→ Requirement
For each line that holds "shown", copy the line out.
——
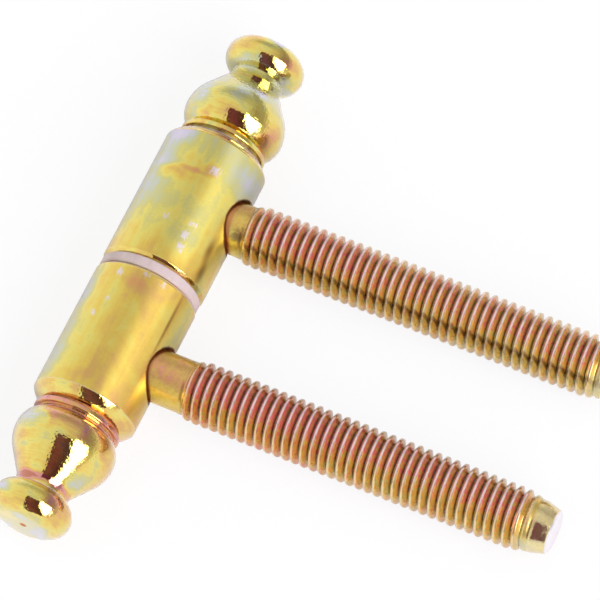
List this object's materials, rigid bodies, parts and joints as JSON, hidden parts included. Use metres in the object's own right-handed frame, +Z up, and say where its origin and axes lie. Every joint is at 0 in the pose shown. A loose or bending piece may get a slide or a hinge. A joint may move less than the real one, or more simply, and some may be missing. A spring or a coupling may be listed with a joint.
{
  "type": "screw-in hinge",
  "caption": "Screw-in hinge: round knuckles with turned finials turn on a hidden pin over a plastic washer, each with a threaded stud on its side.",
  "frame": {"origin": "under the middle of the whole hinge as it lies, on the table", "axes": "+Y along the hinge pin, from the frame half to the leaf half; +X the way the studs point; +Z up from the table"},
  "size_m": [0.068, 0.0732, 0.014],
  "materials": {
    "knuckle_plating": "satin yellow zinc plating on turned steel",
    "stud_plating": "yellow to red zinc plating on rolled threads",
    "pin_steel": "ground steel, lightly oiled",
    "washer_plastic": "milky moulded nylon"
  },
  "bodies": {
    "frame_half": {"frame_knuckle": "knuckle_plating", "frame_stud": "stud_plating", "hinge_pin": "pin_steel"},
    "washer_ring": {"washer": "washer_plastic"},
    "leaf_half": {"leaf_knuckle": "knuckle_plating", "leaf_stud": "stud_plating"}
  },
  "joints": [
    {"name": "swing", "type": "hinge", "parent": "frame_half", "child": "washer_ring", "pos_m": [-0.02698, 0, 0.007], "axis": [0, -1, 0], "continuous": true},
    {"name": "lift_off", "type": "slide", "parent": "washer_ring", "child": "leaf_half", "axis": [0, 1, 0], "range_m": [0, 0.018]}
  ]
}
——
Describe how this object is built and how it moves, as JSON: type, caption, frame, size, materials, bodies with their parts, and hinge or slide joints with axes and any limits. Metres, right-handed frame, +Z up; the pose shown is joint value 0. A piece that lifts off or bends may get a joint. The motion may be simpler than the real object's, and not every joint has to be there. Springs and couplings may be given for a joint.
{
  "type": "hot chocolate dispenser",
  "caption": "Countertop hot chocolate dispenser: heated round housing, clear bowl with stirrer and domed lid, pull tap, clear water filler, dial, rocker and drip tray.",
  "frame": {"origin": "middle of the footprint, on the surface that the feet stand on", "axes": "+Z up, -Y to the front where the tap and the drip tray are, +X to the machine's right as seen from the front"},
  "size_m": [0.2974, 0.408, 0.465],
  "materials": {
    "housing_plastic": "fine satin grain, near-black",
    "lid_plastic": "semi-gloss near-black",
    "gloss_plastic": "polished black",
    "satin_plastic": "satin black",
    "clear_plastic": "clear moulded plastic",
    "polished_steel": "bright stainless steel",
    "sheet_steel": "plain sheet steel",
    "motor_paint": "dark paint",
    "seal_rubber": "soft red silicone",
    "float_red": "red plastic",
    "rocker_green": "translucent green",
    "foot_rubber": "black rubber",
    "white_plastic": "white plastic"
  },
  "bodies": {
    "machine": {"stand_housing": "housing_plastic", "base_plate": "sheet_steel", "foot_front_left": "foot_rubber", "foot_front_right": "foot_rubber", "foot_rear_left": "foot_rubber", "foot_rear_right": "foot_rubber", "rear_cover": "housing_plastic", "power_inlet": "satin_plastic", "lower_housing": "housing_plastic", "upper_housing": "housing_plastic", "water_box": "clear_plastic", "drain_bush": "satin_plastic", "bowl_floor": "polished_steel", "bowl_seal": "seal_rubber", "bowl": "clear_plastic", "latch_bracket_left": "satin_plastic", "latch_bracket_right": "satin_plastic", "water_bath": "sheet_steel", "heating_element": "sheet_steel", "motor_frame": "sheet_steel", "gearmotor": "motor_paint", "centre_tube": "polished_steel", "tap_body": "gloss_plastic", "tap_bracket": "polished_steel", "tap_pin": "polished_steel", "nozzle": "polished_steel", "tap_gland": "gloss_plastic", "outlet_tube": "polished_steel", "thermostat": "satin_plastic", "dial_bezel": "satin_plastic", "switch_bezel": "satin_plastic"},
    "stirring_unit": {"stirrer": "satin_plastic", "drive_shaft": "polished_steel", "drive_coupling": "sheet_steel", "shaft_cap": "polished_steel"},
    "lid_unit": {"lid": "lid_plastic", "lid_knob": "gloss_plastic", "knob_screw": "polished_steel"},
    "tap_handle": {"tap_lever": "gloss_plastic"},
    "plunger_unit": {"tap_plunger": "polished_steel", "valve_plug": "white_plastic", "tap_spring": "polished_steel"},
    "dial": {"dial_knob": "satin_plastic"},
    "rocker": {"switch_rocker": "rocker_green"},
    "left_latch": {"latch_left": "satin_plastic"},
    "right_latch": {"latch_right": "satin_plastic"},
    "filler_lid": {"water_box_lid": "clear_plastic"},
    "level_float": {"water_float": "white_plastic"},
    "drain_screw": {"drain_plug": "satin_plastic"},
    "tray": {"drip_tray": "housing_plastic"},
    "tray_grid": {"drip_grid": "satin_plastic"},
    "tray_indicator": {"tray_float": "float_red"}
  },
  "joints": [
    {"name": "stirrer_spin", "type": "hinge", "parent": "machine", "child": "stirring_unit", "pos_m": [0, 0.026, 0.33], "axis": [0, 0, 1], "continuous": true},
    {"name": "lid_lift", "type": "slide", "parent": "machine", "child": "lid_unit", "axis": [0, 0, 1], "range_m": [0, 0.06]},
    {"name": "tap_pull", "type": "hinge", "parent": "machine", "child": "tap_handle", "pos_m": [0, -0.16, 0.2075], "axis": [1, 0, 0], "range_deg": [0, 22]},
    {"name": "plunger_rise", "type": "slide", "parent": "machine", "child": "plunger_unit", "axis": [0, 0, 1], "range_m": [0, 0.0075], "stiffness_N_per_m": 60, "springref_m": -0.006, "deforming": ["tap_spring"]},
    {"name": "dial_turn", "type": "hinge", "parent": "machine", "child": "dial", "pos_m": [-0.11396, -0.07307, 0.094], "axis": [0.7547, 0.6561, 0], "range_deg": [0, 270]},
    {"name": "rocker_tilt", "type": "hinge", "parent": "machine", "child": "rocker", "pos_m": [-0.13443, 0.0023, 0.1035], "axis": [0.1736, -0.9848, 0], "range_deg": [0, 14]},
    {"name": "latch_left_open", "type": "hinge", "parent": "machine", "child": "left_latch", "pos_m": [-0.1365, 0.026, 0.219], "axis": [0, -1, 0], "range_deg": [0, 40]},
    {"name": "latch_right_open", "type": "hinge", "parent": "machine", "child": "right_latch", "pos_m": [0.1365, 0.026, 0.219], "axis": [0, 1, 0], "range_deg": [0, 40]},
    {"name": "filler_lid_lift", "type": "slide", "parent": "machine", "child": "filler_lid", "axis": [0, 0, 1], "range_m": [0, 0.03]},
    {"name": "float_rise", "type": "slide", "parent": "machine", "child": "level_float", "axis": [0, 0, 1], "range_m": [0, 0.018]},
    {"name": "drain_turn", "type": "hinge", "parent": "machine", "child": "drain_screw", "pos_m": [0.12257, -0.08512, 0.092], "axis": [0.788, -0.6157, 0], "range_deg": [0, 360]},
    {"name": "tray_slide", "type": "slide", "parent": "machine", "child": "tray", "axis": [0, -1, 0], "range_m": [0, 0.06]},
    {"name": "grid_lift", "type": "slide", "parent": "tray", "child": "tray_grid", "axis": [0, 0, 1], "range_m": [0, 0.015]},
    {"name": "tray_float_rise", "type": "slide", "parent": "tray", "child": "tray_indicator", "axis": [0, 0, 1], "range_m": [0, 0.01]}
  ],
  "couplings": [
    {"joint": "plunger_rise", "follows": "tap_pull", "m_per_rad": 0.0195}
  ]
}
——
→ Solution for this problem
List this object's materials, rigid bodies, parts and joints as JSON, hidden parts included. Use metres in the object's own right-handed frame, +Z up, and say where its origin and axes lie. Every joint is at 0 in the pose shown. A loose or bending piece may get a slide or a hinge. A joint may move less than the real one, or more simply, and some may be missing. A spring or a coupling may be listed with a joint.
Describe how this object is built and how it moves, as JSON: type, caption, frame, size, materials, bodies with their parts, and hinge or slide joints with axes and any limits. Metres, right-handed frame, +Z up; the pose shown is joint value 0. A piece that lifts off or bends may get a joint. The motion may be simpler than the real object's, and not every joint has to be there. Springs and couplings may be given for a joint.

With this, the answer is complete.